Merkins[1], too. Indeed, we do mean not only that we have different rules
for glyphs and characters, but that we do not consider whether people can
read internal data structures or file formats without special knowledge and
training. Producing a readable display is the function of rendering
software and graphics hardware, and of nothing else.

>This is apparently some Anglo-Saxon tradition,

Us Anglos don't use them funny letters. You can't pin that rap on us. ;-)

>as is the translitteration of ä ->ae or ö->oe, which is never used here (a
>and o are used instead if ä and ö are not available).

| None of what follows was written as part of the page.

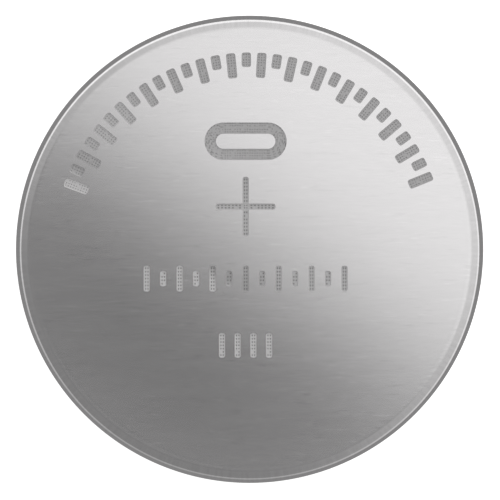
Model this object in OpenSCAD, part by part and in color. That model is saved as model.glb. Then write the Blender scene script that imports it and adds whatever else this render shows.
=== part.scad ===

Well, that's from German, since their orthography got ä and ö from ae and
oe in the first place. Where did yours come from?

>Paul Keinänen

[1] Colloquial British for "American", as in the character of U.S.
President Merkin Muffley in the movie Dr. Strangelove (played by Peter
Sellers, along with two other characters, one British, one German).

Edward Cherlin   edward.cherlin.sy.67@aya.yale.edu
"It isn't what you don't know that hurts you, it's
what you know that ain't so."--Mark Twain, or else
some other prominent 19th century humorist and wit